* **Direction**: Gather all lines with the word "rigid" in them.

* **Records to process**:
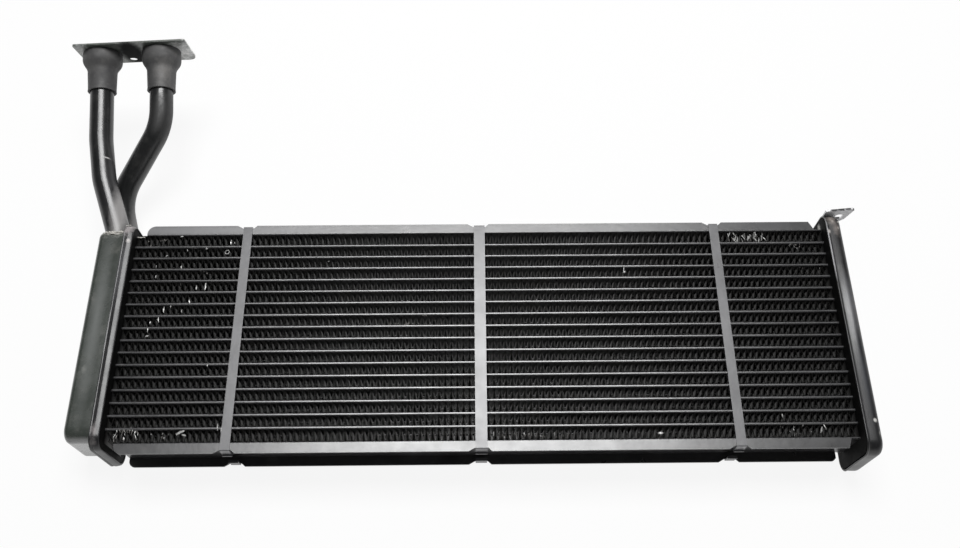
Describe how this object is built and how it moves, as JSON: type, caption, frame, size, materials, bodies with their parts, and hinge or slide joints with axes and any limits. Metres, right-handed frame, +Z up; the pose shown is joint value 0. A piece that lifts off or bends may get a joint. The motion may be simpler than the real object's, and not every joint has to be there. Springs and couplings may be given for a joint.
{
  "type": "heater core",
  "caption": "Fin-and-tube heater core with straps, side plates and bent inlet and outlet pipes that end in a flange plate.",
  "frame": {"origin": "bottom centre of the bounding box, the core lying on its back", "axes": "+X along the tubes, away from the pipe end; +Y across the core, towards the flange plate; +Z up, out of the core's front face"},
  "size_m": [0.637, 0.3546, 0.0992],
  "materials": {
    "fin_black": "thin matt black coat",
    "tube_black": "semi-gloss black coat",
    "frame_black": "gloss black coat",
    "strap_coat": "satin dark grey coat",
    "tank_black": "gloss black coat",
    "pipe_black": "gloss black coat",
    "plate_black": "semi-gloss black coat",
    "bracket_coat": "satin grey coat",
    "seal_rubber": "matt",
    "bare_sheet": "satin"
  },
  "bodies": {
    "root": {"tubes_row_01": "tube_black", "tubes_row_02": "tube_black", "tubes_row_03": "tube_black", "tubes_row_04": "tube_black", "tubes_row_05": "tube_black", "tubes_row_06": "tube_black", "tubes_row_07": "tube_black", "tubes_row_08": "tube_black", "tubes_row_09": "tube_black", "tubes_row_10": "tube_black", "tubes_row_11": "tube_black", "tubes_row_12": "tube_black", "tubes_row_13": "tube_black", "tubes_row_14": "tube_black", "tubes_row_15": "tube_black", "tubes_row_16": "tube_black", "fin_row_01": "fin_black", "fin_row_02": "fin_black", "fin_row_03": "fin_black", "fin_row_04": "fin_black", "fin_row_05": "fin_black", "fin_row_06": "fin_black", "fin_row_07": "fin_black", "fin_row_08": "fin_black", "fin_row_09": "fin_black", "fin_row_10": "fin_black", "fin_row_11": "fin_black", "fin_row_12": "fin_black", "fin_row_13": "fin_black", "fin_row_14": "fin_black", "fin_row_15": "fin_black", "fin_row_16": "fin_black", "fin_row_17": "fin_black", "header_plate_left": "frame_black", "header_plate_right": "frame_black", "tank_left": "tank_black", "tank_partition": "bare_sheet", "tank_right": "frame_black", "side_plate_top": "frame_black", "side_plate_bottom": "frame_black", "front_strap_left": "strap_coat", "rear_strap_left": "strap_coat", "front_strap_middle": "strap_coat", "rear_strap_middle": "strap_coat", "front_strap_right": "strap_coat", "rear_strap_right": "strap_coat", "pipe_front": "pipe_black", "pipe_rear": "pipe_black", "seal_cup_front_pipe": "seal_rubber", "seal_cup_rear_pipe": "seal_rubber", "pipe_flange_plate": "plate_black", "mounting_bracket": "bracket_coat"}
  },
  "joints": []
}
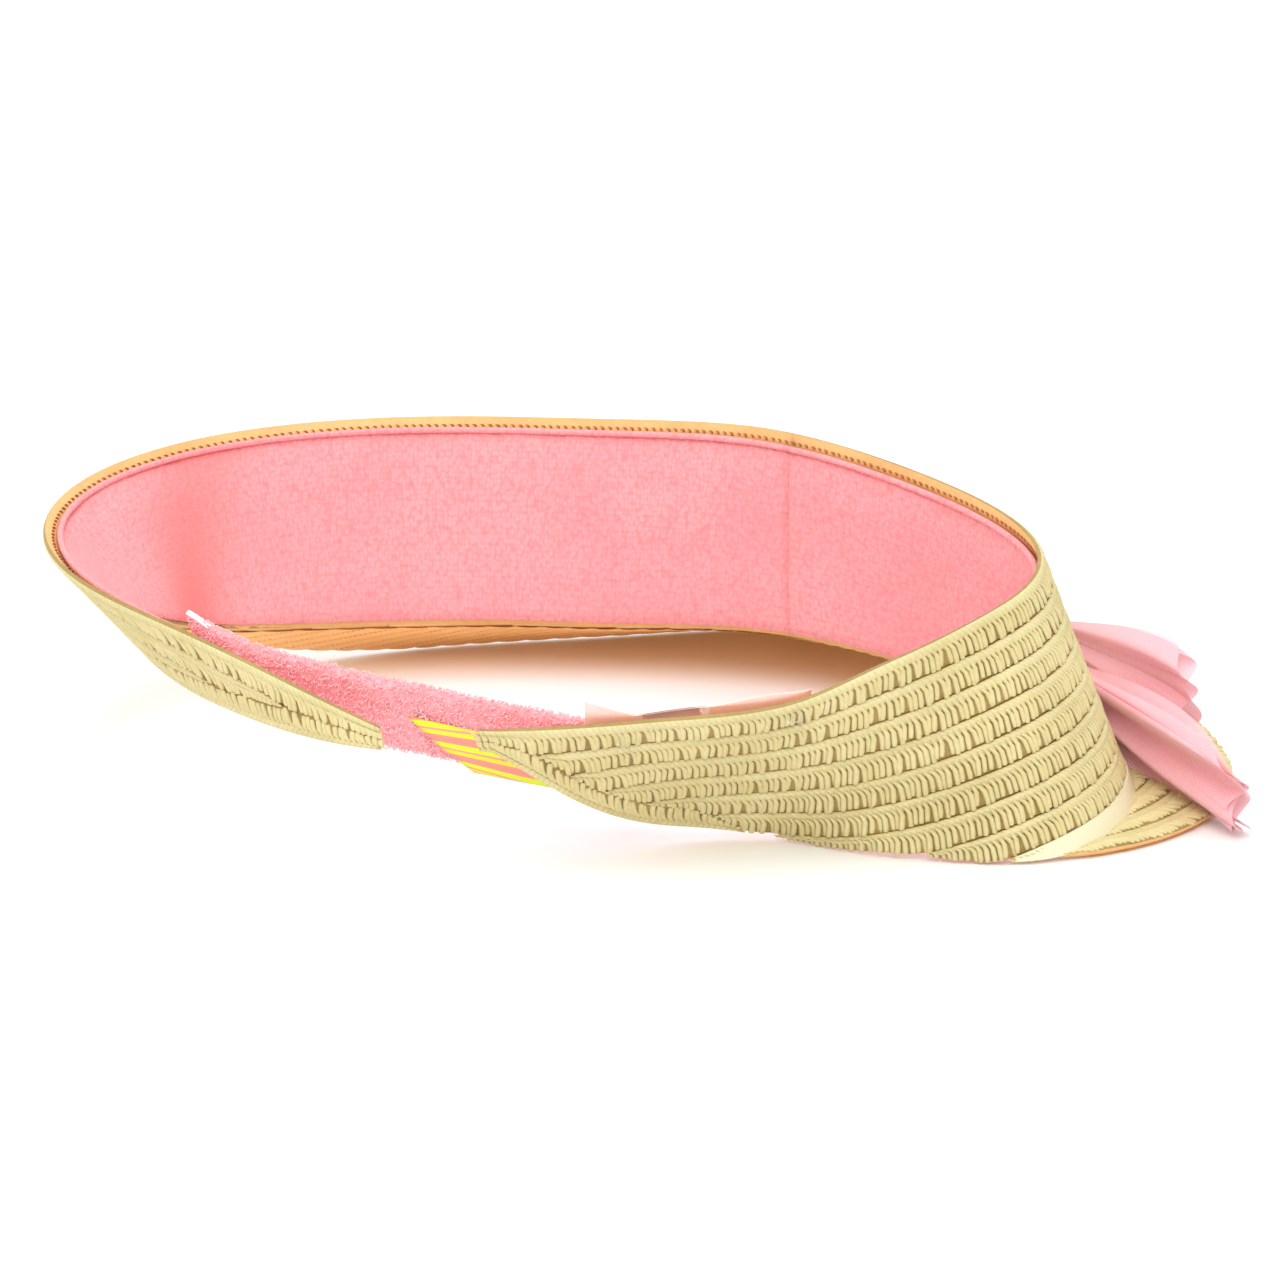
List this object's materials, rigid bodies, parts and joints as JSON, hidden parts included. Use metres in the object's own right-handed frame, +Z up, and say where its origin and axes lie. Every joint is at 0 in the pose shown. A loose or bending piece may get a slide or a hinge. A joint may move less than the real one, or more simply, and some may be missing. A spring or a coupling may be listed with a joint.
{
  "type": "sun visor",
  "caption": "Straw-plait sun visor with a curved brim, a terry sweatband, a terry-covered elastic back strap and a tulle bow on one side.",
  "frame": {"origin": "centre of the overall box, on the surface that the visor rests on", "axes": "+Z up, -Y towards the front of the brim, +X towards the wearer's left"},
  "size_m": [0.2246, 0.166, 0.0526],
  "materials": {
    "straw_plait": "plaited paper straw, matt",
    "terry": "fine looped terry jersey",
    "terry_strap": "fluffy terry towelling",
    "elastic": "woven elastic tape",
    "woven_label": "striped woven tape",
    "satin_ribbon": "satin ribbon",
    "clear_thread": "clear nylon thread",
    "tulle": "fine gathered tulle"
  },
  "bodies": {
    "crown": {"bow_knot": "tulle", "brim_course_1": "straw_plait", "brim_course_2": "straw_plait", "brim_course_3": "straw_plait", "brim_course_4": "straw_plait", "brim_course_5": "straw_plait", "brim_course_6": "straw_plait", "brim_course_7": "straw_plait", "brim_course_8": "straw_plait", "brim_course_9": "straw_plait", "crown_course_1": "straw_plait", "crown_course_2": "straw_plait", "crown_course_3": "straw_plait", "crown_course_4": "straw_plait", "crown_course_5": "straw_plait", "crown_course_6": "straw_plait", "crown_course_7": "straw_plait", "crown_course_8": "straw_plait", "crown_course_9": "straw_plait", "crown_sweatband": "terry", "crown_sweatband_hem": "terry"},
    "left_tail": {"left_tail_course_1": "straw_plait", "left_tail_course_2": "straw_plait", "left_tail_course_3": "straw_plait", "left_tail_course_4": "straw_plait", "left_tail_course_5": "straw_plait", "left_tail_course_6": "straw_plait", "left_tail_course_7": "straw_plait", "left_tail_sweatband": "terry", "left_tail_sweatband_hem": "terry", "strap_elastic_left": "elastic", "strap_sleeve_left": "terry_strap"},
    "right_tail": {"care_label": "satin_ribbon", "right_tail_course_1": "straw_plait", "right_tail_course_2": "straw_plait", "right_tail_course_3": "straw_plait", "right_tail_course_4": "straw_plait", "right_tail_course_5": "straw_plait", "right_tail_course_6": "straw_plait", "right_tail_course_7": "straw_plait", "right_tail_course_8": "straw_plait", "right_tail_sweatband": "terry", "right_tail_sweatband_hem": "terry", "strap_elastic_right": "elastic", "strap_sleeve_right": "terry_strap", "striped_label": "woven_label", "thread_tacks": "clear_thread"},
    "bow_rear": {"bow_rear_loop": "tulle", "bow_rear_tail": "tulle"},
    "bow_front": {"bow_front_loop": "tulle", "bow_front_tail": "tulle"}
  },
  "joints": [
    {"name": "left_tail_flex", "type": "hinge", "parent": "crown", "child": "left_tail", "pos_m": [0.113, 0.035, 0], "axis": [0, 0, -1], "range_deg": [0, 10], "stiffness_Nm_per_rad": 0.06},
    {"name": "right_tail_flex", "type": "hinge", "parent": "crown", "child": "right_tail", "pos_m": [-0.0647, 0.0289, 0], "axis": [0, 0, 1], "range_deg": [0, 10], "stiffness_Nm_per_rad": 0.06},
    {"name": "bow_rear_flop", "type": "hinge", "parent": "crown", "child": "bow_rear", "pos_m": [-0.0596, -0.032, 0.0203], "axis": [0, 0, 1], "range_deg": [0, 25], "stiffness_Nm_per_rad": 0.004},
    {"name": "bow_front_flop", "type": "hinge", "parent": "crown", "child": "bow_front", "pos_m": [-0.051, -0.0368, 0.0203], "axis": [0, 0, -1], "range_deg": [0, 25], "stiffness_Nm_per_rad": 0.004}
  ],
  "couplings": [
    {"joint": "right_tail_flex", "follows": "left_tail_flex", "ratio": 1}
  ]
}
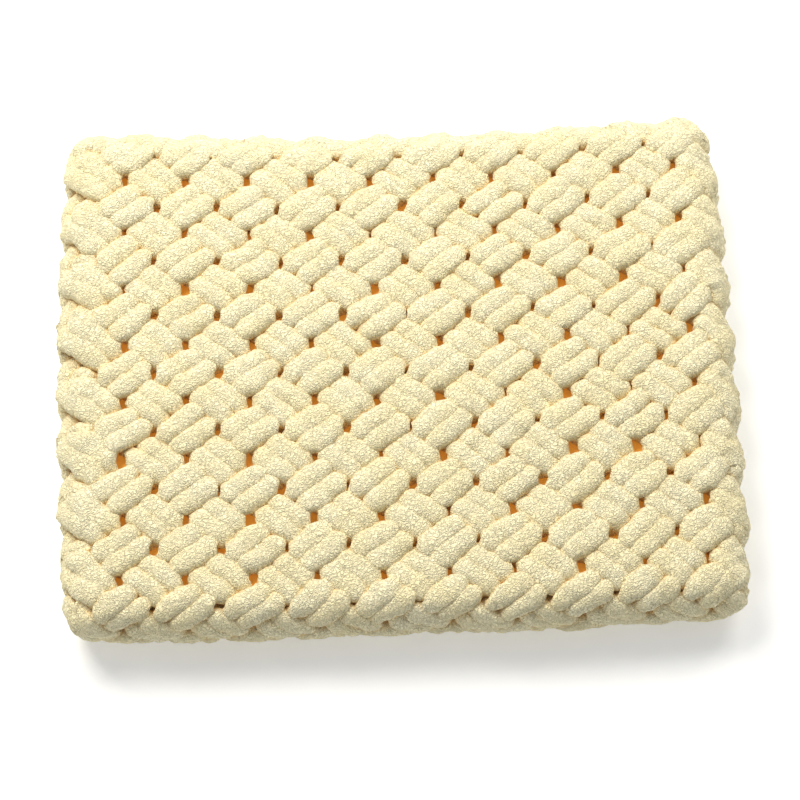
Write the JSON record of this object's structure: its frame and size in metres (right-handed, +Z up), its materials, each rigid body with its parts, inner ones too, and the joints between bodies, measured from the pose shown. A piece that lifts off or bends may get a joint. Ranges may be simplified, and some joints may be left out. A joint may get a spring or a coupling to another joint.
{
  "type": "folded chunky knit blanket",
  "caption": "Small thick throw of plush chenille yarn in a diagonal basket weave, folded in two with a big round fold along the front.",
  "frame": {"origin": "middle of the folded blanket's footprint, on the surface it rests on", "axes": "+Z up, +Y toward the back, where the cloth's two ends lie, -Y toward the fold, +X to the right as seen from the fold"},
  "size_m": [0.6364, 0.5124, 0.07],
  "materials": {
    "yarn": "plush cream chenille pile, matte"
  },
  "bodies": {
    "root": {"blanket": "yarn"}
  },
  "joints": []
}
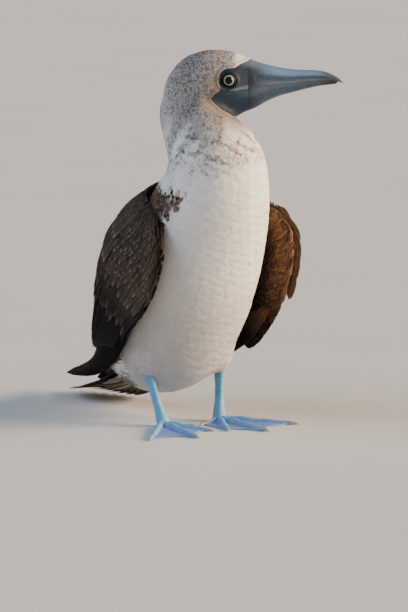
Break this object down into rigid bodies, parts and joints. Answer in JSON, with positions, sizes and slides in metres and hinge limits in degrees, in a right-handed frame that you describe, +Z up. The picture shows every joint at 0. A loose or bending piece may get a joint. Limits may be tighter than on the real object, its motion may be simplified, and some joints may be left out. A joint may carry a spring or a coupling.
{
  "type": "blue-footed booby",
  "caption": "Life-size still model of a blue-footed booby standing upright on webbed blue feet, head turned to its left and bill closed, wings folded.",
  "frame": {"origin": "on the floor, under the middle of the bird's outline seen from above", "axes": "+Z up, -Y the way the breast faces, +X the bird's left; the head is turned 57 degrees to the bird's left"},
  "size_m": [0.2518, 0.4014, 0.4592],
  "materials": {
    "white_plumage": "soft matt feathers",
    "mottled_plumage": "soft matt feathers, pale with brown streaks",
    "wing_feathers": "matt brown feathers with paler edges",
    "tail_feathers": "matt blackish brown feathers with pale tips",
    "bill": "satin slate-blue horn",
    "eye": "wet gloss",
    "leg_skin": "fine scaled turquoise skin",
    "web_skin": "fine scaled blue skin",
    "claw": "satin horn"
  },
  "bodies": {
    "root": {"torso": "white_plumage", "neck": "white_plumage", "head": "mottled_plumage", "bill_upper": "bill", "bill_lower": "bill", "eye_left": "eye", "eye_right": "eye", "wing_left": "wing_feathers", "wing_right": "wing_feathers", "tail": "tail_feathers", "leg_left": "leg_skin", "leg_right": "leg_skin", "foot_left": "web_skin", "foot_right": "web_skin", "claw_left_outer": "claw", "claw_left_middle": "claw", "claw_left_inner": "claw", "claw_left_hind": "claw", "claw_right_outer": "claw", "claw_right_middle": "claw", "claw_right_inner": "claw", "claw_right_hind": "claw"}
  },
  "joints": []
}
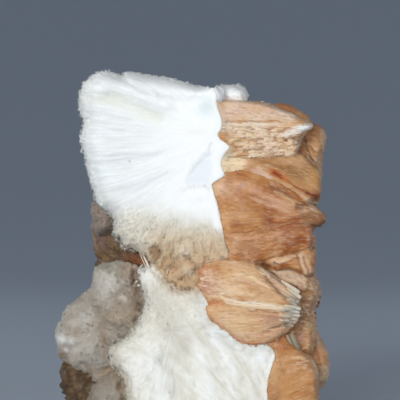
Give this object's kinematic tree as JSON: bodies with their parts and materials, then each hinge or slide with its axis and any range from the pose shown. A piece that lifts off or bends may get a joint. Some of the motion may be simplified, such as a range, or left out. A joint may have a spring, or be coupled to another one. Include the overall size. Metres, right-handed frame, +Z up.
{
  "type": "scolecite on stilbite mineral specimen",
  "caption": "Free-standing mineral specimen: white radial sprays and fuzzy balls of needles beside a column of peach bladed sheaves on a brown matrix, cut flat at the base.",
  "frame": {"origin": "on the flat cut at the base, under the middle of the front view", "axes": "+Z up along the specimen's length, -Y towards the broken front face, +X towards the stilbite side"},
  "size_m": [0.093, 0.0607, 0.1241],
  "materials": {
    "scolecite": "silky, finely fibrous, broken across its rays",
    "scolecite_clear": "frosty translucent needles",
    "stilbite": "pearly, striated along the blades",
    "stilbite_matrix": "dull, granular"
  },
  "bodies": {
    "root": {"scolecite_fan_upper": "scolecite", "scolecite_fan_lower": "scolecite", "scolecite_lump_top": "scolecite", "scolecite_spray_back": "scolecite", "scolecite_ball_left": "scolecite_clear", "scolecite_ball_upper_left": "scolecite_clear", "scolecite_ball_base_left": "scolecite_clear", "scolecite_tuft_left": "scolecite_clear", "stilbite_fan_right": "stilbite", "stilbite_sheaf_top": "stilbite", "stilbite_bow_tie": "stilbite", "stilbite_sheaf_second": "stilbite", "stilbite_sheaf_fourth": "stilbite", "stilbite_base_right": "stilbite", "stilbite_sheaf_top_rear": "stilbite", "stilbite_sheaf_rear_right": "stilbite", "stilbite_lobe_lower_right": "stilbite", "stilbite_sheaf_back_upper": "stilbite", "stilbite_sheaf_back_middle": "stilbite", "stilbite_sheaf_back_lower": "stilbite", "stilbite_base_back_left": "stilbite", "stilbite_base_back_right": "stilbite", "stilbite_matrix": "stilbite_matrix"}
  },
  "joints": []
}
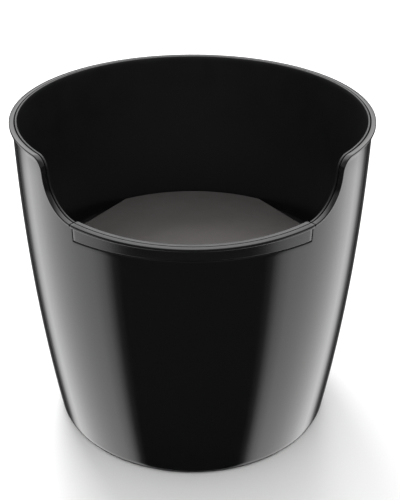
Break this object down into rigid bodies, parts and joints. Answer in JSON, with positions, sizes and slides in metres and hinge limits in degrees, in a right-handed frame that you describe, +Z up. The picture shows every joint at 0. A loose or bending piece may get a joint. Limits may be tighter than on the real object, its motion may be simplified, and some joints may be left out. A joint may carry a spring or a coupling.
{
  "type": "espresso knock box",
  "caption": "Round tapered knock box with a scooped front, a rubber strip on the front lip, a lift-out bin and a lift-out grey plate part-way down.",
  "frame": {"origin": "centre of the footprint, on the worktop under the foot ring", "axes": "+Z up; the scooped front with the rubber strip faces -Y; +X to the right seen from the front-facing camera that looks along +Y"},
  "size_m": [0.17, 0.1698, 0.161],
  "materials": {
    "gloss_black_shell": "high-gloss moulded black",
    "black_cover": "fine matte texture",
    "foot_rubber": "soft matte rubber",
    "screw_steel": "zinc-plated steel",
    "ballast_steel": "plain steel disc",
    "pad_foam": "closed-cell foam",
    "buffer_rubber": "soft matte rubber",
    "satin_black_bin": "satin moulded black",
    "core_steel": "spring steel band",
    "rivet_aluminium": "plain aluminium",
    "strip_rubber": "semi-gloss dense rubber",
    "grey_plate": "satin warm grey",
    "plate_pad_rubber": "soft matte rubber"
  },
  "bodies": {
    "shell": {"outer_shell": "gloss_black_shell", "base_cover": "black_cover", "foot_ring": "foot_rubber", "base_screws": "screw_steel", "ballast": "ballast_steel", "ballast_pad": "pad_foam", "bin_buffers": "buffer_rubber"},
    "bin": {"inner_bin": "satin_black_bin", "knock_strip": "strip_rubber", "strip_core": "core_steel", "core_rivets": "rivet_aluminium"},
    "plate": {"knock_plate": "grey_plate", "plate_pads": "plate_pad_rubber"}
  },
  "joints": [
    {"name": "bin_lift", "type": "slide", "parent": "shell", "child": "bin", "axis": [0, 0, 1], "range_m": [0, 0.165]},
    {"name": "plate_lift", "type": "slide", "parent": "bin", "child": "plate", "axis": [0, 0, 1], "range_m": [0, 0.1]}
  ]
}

* **Exercise answer**:
List this object's materials, rigid bodies, parts and joints as JSON, hidden parts included. Use metres in the object's own right-handed frame, +Z up, and say where its origin and axes lie. Every joint is at 0 in the pose shown. A loose or bending piece may get a slide or a hinge. A joint may move less than the real one, or more simply, and some may be missing. A spring or a coupling may be listed with a joint.
Write the JSON record of this object's structure: its frame and size in metres (right-handed, +Z up), its materials, each rigid body with its parts, inner ones too, and the joints between bodies, measured from the pose shown. A piece that lifts off or bends may get a joint. Ranges may be simplified, and some joints may be left out. A joint may get a spring or a coupling to another joint.
Break this object down into rigid bodies, parts and joints. Answer in JSON, with positions, sizes and slides in metres and hinge limits in degrees, in a right-handed frame that you describe, +Z up. The picture shows every joint at 0. A loose or bending piece may get a joint. Limits may be tighter than on the real object, its motion may be simplified, and some joints may be left out. A joint may carry a spring or a coupling.
Break this object down into rigid bodies, parts and joints. Answer in JSON, with positions, sizes and slides in metres and hinge limits in degrees, in a right-handed frame that you describe, +Z up. The picture shows every joint at 0. A loose or bending piece may get a joint. Limits may be tighter than on the real object, its motion may be simplified, and some joints may be left out. A joint may carry a spring or a coupling.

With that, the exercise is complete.